The World Health Organization (WHO) has suggested that gay and bisexual men should reduce their number of sexual partners to limit the spread of monkeypox.
WHO director general Tedros Adhanom Ghebreyesus confirmed on Wednesday (27 July) that there have been more than 18,000 recorded cases of monkeypox outside of countries where the virus is endemic, with more than 70 per cent of these found in Europe.
However, the disease is usually mild, and just five deaths have been reported.
While the outbreak continues to grow, Ghebreyesus said at the briefing that it could yet be stopped. He called on countries around the world to “take the risk seriously” and “take the steps needed to stop transmission”.

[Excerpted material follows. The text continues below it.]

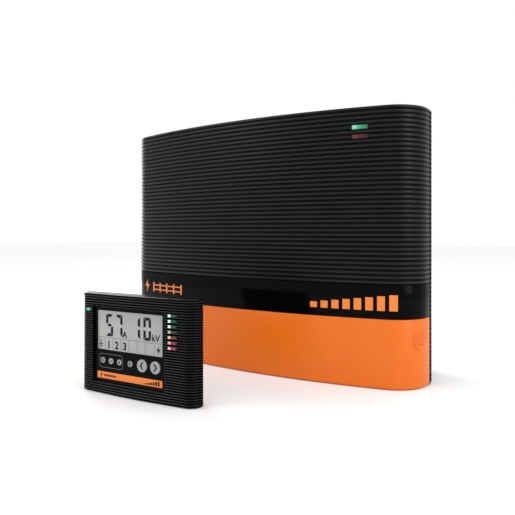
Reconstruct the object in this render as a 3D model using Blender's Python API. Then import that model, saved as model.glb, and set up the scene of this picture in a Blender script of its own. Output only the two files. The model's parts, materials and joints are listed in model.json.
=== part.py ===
"""A mains fence energizer and its free-standing controller, as separate named pieces.

Units are metres and +Z is up. The front faces -Y and the origin is on the underside
of the rear case, at mid width. The controller stands in front, in a frame of its own.
"""
import math

import bmesh
import bpy
from mathutils import Matrix, Vector

# ---- driving sizes -------------------------------------------------------------------

FIT_GAP = 0.0003               # between pieces that touch
SEAM_GAP = 0.0006              # visible seam between covers
OVERRUN = 0.006                # how far a cutter runs past the face it opens

# energizer case
CASE_WIDTH = 0.3964
CASE_HEIGHT = 0.285
CASE_DEPTH = 0.125             # front of the bow to the wall face
FRONT_BOW = 0.0275             # how far the front curves back over half the width
CORNER_RADIUS = 0.0392         # upright front corners
EDGE_RADIUS = 0.003            # top and bottom edges
CASE_WALL = 0.003
ORIGIN_SETBACK = 0.095         # origin behind the front of the bow
PARTING_SETBACK = 0.063        # parting line behind the front of the bow
RIM_DEPTH = 0.007              # straight rim of the rear case
SIDE_TAPER = 0.026             # each side comes in by this much at the wall face
TOP_TAPER = 0.012
COVER_HEIGHT = 0.0704          # terminal cover
BAND_TOP = 0.105               # smooth band ends and ribs begin
BAND_THICKNESS = 0.0012
RIB_PITCH = 0.00476
FLOOR_CLEARANCE = 0.0005       # terminal cover above the floor

SEAL_OUTER = 0.0011            # seal strip's faces inside the case's outer face
SEAL_INNER = 0.0019
SEAL_DEPTH = 0.0009

# status lenses in the front cover
LENS_INSET = 0.055             # lens centre in from the side of the case
LENS_WIDTH = 0.0162
LENS_HEIGHT = 0.0042
LENS_FROM_TOP = 0.0205
LENS_SHOULDER = 0.0012
LAMP_BOARD_THICKNESS = 0.0016
LAMP_BOARD_SETBACK = 0.016
LAMP_POST_RADIUS = 0.0025

# case fixings and wall keyholes
CASE_SCREW_INSET = 0.0982      # screw in from the side of the case
SCREW_RADIUS = 0.0017
SCREW_HEAD_RADIUS = 0.0036
SCREW_HEAD_LENGTH = 0.0026
SCREW_BITE = 0.012             # thread length inside a post
COLUMN_RADIUS = 0.006
COLUMN_FLOOR = 0.004
POST_RADIUS = 0.0045
KEYHOLE_SPACING = 0.180
KEYHOLE_FROM_TOP = 0.058
KEYHOLE_RADIUS = 0.005
KEYHOLE_SLOT = 0.0052
KEYHOLE_RISE = 0.011

# terminal bay
PANEL_SETBACK = 0.050          # terminal panel behind the front of the bow
TRAY_CLEARANCE = 0.0015
SHELF_THICKNESS = 0.004
TERMINAL_COUNT = 4
TERMINAL_PITCH = 0.040
TERMINAL_HEIGHT = 0.036
STUD_RADIUS = 0.003
STUD_REACH = 0.0175            # stud beyond the panel
STUD_FLANGE_RADIUS = 0.0062
STUD_FLANGE_THICKNESS = 0.0022
HOLE_CLEARANCE = 0.0004
WASHER_RADIUS = 0.0085
WASHER_THICKNESS = 0.002
KNOB_RADIUS = 0.010
KNOB_LENGTH = 0.0205
KNOB_BORE_DEPTH = 0.0165
CABLE_EXIT_WIDTH = 0.150
CABLE_EXIT_DEPTH = 0.012
WIRE_PASS_WIDTH = 0.160

# sockets in the underside of the rear case
INLET_X = 0.118
INLET_SIZE = (0.025, 0.017)
INLET_DEPTH = 0.024
PORT_X = 0.070
PORT_SIZE = (0.016, 0.013)
PORT_DEPTH = 0.016
SOCKET_WALL = 0.002
SOCKET_FLANGE = 0.0015
SOCKET_Y = 0.002

# electronics
BOARD_WIDTH = 0.230
BOARD_THICKNESS = 0.0016
BOARD_STANDOFF = 0.008
BOARD_CLEARANCE = 0.004
BOSS_RADIUS = 0.004
CORE_SIZE = (0.062, 0.026, 0.052)
CORE_WINDOW = (0.012, 0.030)
CORE_LEG = 0.024
WINDING_DEPTH = 0.050
CAPACITOR_RADIUS = 0.0175
CAPACITOR_LENGTH = 0.050
CAPACITOR_PITCH = 0.0365
SINK_SIZE = (0.034, 0.042, 0.060)
SINK_FINS = 6
SINK_BASE = 0.004
THYRISTOR_SIZE = (0.005, 0.016, 0.020)
CHOKE_RADIUS = 0.0095
CHOKE_WIRE = 0.0042
MODULE_SIZE = (0.050, 0.028, 0.018)
FUSE_RADIUS = 0.0026
FUSE_LENGTH = 0.020

# controller
PANEL_UNIT_WIDTH = 0.1438
PANEL_UNIT_HEIGHT = 0.0975
PANEL_UNIT_DEPTH = 0.032
PANEL_UNIT_BOW = 0.0033
PANEL_UNIT_CORNER = 0.0119
PANEL_UNIT_EDGE = 0.003
PANEL_UNIT_WALL = 0.002
PANEL_UNIT_PLACE = (-0.0175, -0.2403, 0.0)
PANEL_UNIT_TURN = math.radians(4.85)
SHELL_DEPTH = 0.0155           # front shell
SHELL_TOP_WALL = 0.0048
SHELL_LAND = 0.008             # flat of the top before it falls to the back
SHELL_FALL = 0.0022
REAR_STEP = 0.0008             # rear shell inside the front shell's outline
REAR_CORNER = 0.006
PLATE_THICKNESS = 0.0025
PLATE_TAPER = 0.002
TUB_INSET = 0.018              # raised tub inside the plate's edge
TUB_DROP = 0.007
TUB_RISE = 0.001
TUB_TAPER = 0.004
WINDOW_LEFT = -0.052
WINDOW_RIGHT = 0.0385
WINDOW_BOTTOM = 0.0125
WINDOW_TOP_MARGIN = 0.012
FASCIA_LIP = 0.0025            # fascia behind the window's edge
FASCIA_SETBACK = 0.0046
FASCIA_THICKNESS = 0.002
DISPLAY_LEFT = -0.048
DISPLAY_RIGHT = 0.0336
DISPLAY_BOTTOM = 0.0423
DISPLAY_TOP = 0.0812
DISPLAY_THICKNESS = 0.003
LAMP_COUNT = 7
LAMP_PITCH = 0.0049
LAMP_SIZE = (0.0088, 0.0022)
LAMP_X = 0.0471
LAMP_TOP = 0.0821
POWER_LENS_X = -0.0583
POWER_LENS_Z = 0.0812
POWER_LENS_SIZE = (0.0080, 0.0026)
KEY_ROW = 0.0322
KEY_TRAVEL = 0.0008
KEY_PROUD = 0.0008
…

He continued: “For men who have sex with men, this includes for the moment, reducing your number of sexual partners, reconsidering considering sex with new partners, and exchanging contact details with any new partners to enable follow up if needed.
“The focus for all countries must be engaging and empowering communities of men who have sex with men to reduce the risk of infection and onward transmission, to provide care for those infected, and to safeguard human rights and dignity.”

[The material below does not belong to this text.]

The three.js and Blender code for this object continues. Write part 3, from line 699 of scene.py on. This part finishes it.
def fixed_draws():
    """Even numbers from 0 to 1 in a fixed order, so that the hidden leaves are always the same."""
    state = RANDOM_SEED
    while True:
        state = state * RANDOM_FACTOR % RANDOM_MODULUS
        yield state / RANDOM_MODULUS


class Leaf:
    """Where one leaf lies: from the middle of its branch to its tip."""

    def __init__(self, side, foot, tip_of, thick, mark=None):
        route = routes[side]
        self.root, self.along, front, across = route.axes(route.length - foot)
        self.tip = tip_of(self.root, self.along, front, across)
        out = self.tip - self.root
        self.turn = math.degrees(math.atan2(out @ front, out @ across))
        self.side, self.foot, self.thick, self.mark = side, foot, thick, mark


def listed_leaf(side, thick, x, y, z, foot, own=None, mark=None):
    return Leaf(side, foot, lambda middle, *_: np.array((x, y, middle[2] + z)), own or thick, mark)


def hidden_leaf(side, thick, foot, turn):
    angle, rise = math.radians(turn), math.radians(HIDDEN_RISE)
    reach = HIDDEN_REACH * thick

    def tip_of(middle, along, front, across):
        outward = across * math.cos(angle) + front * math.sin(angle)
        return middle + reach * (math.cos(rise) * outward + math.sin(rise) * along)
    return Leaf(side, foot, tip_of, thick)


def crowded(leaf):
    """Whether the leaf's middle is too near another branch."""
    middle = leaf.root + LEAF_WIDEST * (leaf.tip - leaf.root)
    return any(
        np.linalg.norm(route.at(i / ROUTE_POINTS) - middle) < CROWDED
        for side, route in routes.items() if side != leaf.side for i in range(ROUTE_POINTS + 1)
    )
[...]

However, Ghebreyesus made clear that “stigma and discrimination can be as dangerous as any virus, and can fuel the outbreak”.
He added: “As we have seen with COVID-19, misinformation and disinformation can spread rapidly online, so we call on social media platforms, tech companies and news organisations to work with us to prevent and counter harmful information.”

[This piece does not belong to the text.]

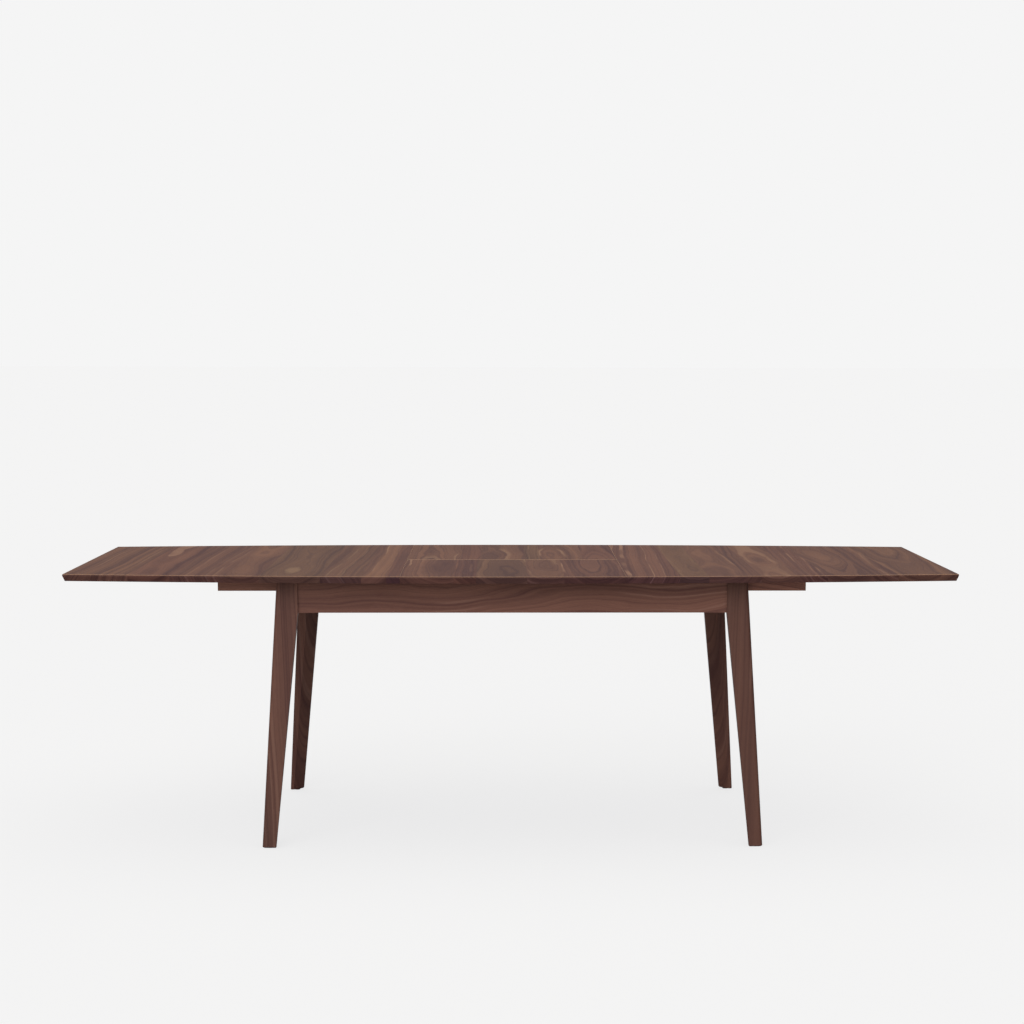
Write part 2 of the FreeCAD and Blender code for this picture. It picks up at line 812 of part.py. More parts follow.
def swing_arm(leaf_pivot_y):
    fixed = Vector(arm_x, fixed_pivot_y(leaf_pivot_y), fixed_pivot_z)
    moving = Vector(arm_x, leaf_pivot_y, leaf_pivot_z)
    along = (moving - fixed).normalize()
    side = Vector(0, -along.z, along.y) * (arm_width / 2)
    thick = Vector(arm_thickness, 0, 0)
    bar = prism([fixed + side, moving + side, moving - side, fixed - side], thick)
    ends = [rod(arm_width / 2, point, point + thick) for point in (fixed, moving)]
    bar = bar.multiFuse(ends).removeSplitter()
    hole = pivot_radius + pivot_clearance
    return bar.cut([rod(hole, point - thick, point + thick * 2) for point in (fixed, moving)])


def carrier_rivet_rod(leaf_pivot_y, growth):
    start = Vector(arm_x - rivet_head_height, leaf_pivot_y, leaf_pivot_z)
    return rod(pivot_radius + growth, start, Vector(carrier_x + carrier_metal, leaf_pivot_y, leaf_pivot_z))


def carrier_rivet(leaf_pivot_y):
    inner = Vector(arm_x - hole_clearance, leaf_pivot_y, leaf_pivot_z)
    outer = Vector(carrier_x + carrier_metal, leaf_pivot_y, leaf_pivot_z)
    thick = Vector(rivet_head_height, 0, 0)
    head = rod(pivot_head_radius, inner - thick, inner)
    far_head = rod(pivot_head_radius, outer, outer + thick)
    return rod(pivot_radius, inner, outer).multiFuse([head, far_head]).removeSplitter()


def carrier_screw_places():
    x = carrier_x + carrier_width * carrier_screw_line
    low = underside_z - carrier_metal - screw_head_height
    start = front_arm_y - carrier_overrun
    length = rear_arm_y - front_arm_y + 2 * carrier_overrun
    places = [start + length * share for share in carrier_screw_shares]
    return [(Vector(x, y, low), Vector(x, y, screw_tip_z)) for y in places]


def leaf_carrier():
    # Steel angle under the rear panel of the leaf, on which both arms turn.
    ends = (front_arm_y - carrier_overrun, rear_arm_y + carrier_overrun)
    low = leaf_pivot_z - carrier_lip
    upright = block((carrier_x, carrier_x + carrier_metal), ends, (low, underside_z))
    flange = block((carrier_x, carrier_x + carrier_width), ends, (underside_z - carrier_metal, underside_z))
    angle = upright.fuse(flange).removeSplitter()
    rivets = [carrier_rivet_rod(place, hole_clearance) for place in (front_arm_y, rear_arm_y)]
    return angle.cut(rivets + shank_holes(carrier_screw_places(), small_screw_radius))


def rest_pad():
    middle = (apron_inner_y + apron_outer_y) / 2
    ends = (pad_x - pad_length / 2, pad_x + pad_length / 2)
    sides = (middle - pad_width / 2, middle + pad_width / 2)
    return block(ends, sides, (apron_top_z, underside_z))


# Edge hinges of the fold, drawn on the rear panel at its right-hand end

def hinge_plate_face_x():
    return leaf_end - hinge_side_play - hinge_link_metal - 2 * hinge_side_play


def hinge_recess(slide):
    # Room for the plate and the turning link; slide is how far the link runs past the pin.
    floor = hinge_plate_face_x() - hinge_plate_metal
    reach = hinge_link_radius + hinge_recess_play + slide
    plate_top = table_height - hinge_plate_depth
    link_levels = (fold_pin_z - reach, table_height + cut_past)
    link_room = block((floor, leaf_end), (0, fold_pin_y + reach), link_levels)
    plate_room = block((floor, leaf_end), (0, hinge_plate_length + hinge_recess_play),
                       (plate_top - hinge_plate_height - hinge_recess_play, plate_top))
    return link_room.fuse(plate_room)


def hinge_screw_places():
    z = table_height - hinge_plate_depth - hinge_plate_height * hinge_screw_line
    face = hinge_plate_face_x() + screw_head_height
    places = [hinge_plate_length * share for share in hinge_screw_shares]
    return [(Vector(face, y, z), Vector(face - screw_bite, y, z)) for y in places]


def hinge_plate():
    # The plate and the pin riveted in it are one piece.
    face = hinge_plate_face_x()
    back = face - hinge_plate_metal
    top = table_height - hinge_plate_depth
    body = block((back, face), (fold_gap, hinge_plate_length), (top - hinge_plate_height, top))
    pin_back = Vector(back, fold_pin_y, fold_pin_z)
    ear = rod(hinge_link_radius, pin_back, Vector(face, fold_pin_y, fold_pin_z))
    pin_end = Vector(leaf_end - hinge_side_play, fold_pin_y, fold_pin_z)
    plate = body.multiFuse([ear, rod(hinge_pin_radius, pin_back, pin_end)]).removeSplitter()
    return plate.cut(shank_holes(hinge_screw_places(), small_screw_radius))


def long_hole(radius, y_range, x_range):
    # A bar with round ends, along Y, centred on the hinge pins' level.
    thick = Vector(x_range[1] - x_range[0], 0, 0)
    ends = [Vector(x_range[0], y, fold_pin_z) for y in y_range]
    bar = block(x_range, y_range, (fold_pin_z - radius, fold_pin_z + radius))
    return bar.multiFuse([rod(radius, point, point + thick) for point in ends]).removeSplitter()


def hinge_link():
    # Turns on the rear pin; the front pin slides in its slot as the fold opens about its axis.
    outer = leaf_end - hinge_side_play
    inner = outer - hinge_link_metal
    near = inner - hinge_link_metal
    far = outer + hinge_link_metal
    hole = hinge_pin_radius + pivot_clearance
    link = long_hole(hinge_link_radius, (-fold_pin_y - link_slot, fold_pin_y), (inner, outer))
    slot = long_hole(hole, (-fold_pin_y - link_slot, -fold_pin_y), (near, far))
    pivot = rod(hole, Vector(near, fold_pin_y, fold_pin_z), Vector(far, fold_pin_y, fold_pin_z))
    return link.cut([slot, pivot])


def leaf_hinge_holes():
    # Room for the hinge screws at both ends of the rear panel.
    return small_holes(hinge_screw_places()) + small_holes(flip_x(hinge_screw_places()))


def at_both_pivots(make):
    # The piece at the front and the rear arms, on both sides.
    return both_sides(make(front_arm_y), mirror_x) + both_sides(make(rear_arm_y), mirror_x)


def write_base():
    legs = in_four_corners(leg())
    for name, shape in zip(("rear_right", "front_right", "rear_left", "front_left"), legs):
        write_node("leg_" + name, shape)
    slide_holes = small_holes(slide_outer_screw_places())
    bracket_holes = small_holes(bearer_bracket_screw_places())
    right_holes = slide_holes + bracket_holes
    shared_holes = right_holes + [mirror_x(hole) for hole in right_holes]
    write_node("apron_rear", long_apron(shared_holes + small_holes(bracket_screw_places())))
    write_node("apron_front", mirror_y(long_apron(shared_holes)))
    write_node("apron_right_end", end_apron())
    write_node("apron_left_end", mirror_x(end_apron()))
    write_node("corner_braces", in_four_corners(corner_brace()))
    write_node("corner_bolts", in_four_corners(corner_bolt_rod(0)))
    write_node("corner_washers", in_four_corners(corner_washer()))
    write_node("corner_nuts", in_four_corners(corner_nut()))
    write_node("foot_glides", in_four_corners(glide(0)))
    write_node("leaf_rest_pads", in_four_corners(rest_pad()))
    write_node("slide_outer_members", in_four_corners(slide_outer()))


def write_bearers():
    write_node("leaf_bearer_right", leaf_bearer())
    write_node("leaf_bearer_left", mirror_x(leaf_bearer()))
    write_node("bearer_brackets", in_four_corners(bearer_bracket()))
    corner_screws = small_screws(slide_outer_screw_places() + bearer_bracket_screw_places())
    copies = [copy for piece in corner_screws for copy in in_four_corners(piece)]
    write_node("base_screws", copies + small_screws(bracket_screw_places()))
    write_node("arm_pivot_bolts", at_both_pivots(arm_pivot_bolt))
    write_node("arm_pivot_washers", at_both_pivots(arm_washer))
    write_node("pinion_bracket", pinion_bracket())
    write_node("rack_guide", rack_guide())
    write_node("pinion_axle", pinion_axle_rod(0))
    write_node("pinion_retainer", pinion_retainer())
    write_node("equalizer_pinion", pinion())


def write_sliding_half(side, slab, mirror, block_places, rack, rack_block):
    # Everything that moves with one half of the top; mirror carries it to its own side.
    rail_places = rail_screw_places() + flip_y(rail_screw_places())
    cleat_places = cleat_screw_places() + batten_screw_places()
    top_holes = wood_holes(rail_places + cleat_places)
    own_top = mirror(top_half(slab, top_holes)).cut(wood_holes(block_places))
    top_screws = [mirror(piece) for piece in wood_screws(rail_places + cleat_places)]
    write_node("top_" + side, own_top)
    write_node("rail_" + side + "_rear", mirror(rail()))
    write_node("rail_" + side + "_front", mirror(mirror_y(rail())))
    write_node("cleat_" + side, mirror(cleat()))
    write_node("end_batten_" + side, mirror(batten()))
    write_node("top_screws_" + side, top_screws + wood_screws(block_places))
    inner_members = both_sides(mirror(slide_inner()), mirror_y)
    write_node("slide_inner_members_" + side, inner_members)
    inner_screws = small_screws(slide_inner_screw_places() + flip_y(slide_inner_screw_places()))
    write_node("slide_inner_screws_" + side, [mirror(piece) for piece in inner_screws])
    write_node("slide_middle_members_" + side, both_sides(mirror(slide_middle()), mirror_y))
    write_node("rack_" + side, rack)
    write_node("rack_block_" + side, rack_block)


def write_tops(slab):
    rack = right_rack()
    rack_block = right_rack_block()
    write_sliding_half("right", slab, lambda shape: shape, right_block_screw_places(), rack, rack_block)
    write_sliding_half("left", slab, mirror_x, left_block_screw_places(),
                       turn_about_pinion(rack), turn_about_pinion(rack_block))


def write_leaf(slab):
    carrier_places = carrier_screw_places() + flip_x(carrier_screw_places())
    hinge_holes = leaf_hinge_holes()
    rear_holes = hinge_holes + small_holes(carrier_places)
    write_node("leaf_rear_panel", leaf_panel(slab, hinge_recess(0), rear_holes))
    write_node("leaf_front_panel", mirror_y(leaf_panel(slab, hinge_recess(link_slot), hinge_holes)))
    write_node("leaf_carriers", both_sides(leaf_carrier(), mirror_x))
    write_node("carrier_rivets", at_both_pivots(carrier_rivet))
    write_node("swing_arms_front", both_sides(swing_arm(front_arm_y), mirror_x))
    write_node("swing_arms_rear", both_sides(swing_arm(rear_arm_y), mirror_x))
    rear_plates = both_sides(hinge_plate(), mirror_x)
    write_node("fold_hinge_plates_rear", rear_plates)
    write_node("fold_hinge_plates_front", [mirror_y(plate) for plate in rear_plates])
    hinge_screws = small_screws(hinge_screw_places() + flip_x(hinge_screw_places()))
    write_node("leaf_screws_rear", hinge_screws + small_screws(carrier_places))
    write_node("leaf_screws_front", [mirror_y(piece) for piece in hinge_screws])
    write_node("fold_hinge_links", both_sides(hinge_link(), mirror_x))


def print_joint_facts():
    open_angle = math.degrees(math.atan2(arm_rise_open, arm_reach_open))
    stowed_angle = 180 - math.degrees(math.asin(arm_rise_stowed / arm_length))
    print("arm swing, degrees", round(stowed_angle - open_angle, 4))
    print("fixed pivots y", round(fixed_pivot_y(front_arm_y), 4), round(fixed_pivot_y(rear_arm_y), 4))
    print("fixed pivot z", round(fixed_pivot_z, 4), "leaf pivot z", round(leaf_pivot_z, 4))
    print("fold pins y", round(fold_pin_y, 4), "z", round(fold_pin_z, 4))
    print("fold axis z", round(fold_axis_z, 4))
    print("pinion y", round(pinion_y, 4), "pitch radius", round(pitch_radius, 4))


os.makedirs("parts", exist_ok=True)
whole = whole_top()
write_base()
write_bearers()
write_tops(whole)
write_leaf(whole)
print_joint_facts()
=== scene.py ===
import json
import math

import bmesh
import bpy
from mathutils import Matrix, Vector


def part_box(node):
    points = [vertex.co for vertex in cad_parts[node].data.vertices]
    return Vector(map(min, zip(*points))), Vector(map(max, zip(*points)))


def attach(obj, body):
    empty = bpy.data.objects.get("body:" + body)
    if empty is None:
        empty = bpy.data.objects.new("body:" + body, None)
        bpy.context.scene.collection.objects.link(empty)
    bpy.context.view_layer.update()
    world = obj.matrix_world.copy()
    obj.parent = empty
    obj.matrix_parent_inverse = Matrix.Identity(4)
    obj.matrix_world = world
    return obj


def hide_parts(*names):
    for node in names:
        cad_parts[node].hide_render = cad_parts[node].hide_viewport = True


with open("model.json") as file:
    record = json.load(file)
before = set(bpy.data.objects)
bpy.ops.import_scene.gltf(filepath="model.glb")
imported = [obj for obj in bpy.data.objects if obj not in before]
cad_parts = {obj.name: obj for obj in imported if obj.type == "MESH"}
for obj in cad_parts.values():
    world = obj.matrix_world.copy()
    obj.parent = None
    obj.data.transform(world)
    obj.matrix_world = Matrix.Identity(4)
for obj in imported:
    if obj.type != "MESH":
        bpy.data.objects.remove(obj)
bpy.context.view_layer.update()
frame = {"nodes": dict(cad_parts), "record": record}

nodes = frame["nodes"]

cameraView = {
    "place": (-0.02842, -6.34425, 1.34410),
    "pitchDown": 0.1558,
    "yaw": -0.0266,
    "roll": 0.0025,
    "lens": 76.65,
    "shift": (-0.0469, 0.1836),
}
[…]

Ghebreyesus emphasised that although 98 per cent of cases have been among men who have sex with men, “anyone exposed can get monkeypox”.
Addressing vaccination programmes, the WHO director admitted that there were global issues with supplies of smallpox vaccines, which can also be used to vaccinate against monkeypox.
He said that the WHO was in touch with various countries to “understand their supply needs”, and added: “WHO urges countries with smallpox vaccines to share them with countries that don’t.
“We must ensure equitable access to vaccines for all individuals and communities affected by monkeypox, in all countries, in all regions.
“While vaccines will be an important tool, surveillance, diagnosis and risk reduction remain central to preventing transmission and stopping this outbreak.”
On Monday (25 July), Mateo Prochazka, an infectious disease epidemiologist with the UK Health Security Agency, told PinkNews that UK officials aren’t interested in “policing” people’s sexual behaviour.
He said that any changes to behaviour – such as people in open relationships closing them temporarily – are “completely personal decisions”.
“But in my opinion it’s a sensible one,” he added. “This doesn’t have to be a permanent change but it could be a short change while we wait for the vaccine to kick in at the population effect and to make sure that we’re protected as a community. Then again, it’s always going to be a personal choice.”
On Saturday (23 July), the WHO declared the escalating monkeypox outbreak a global health emergency.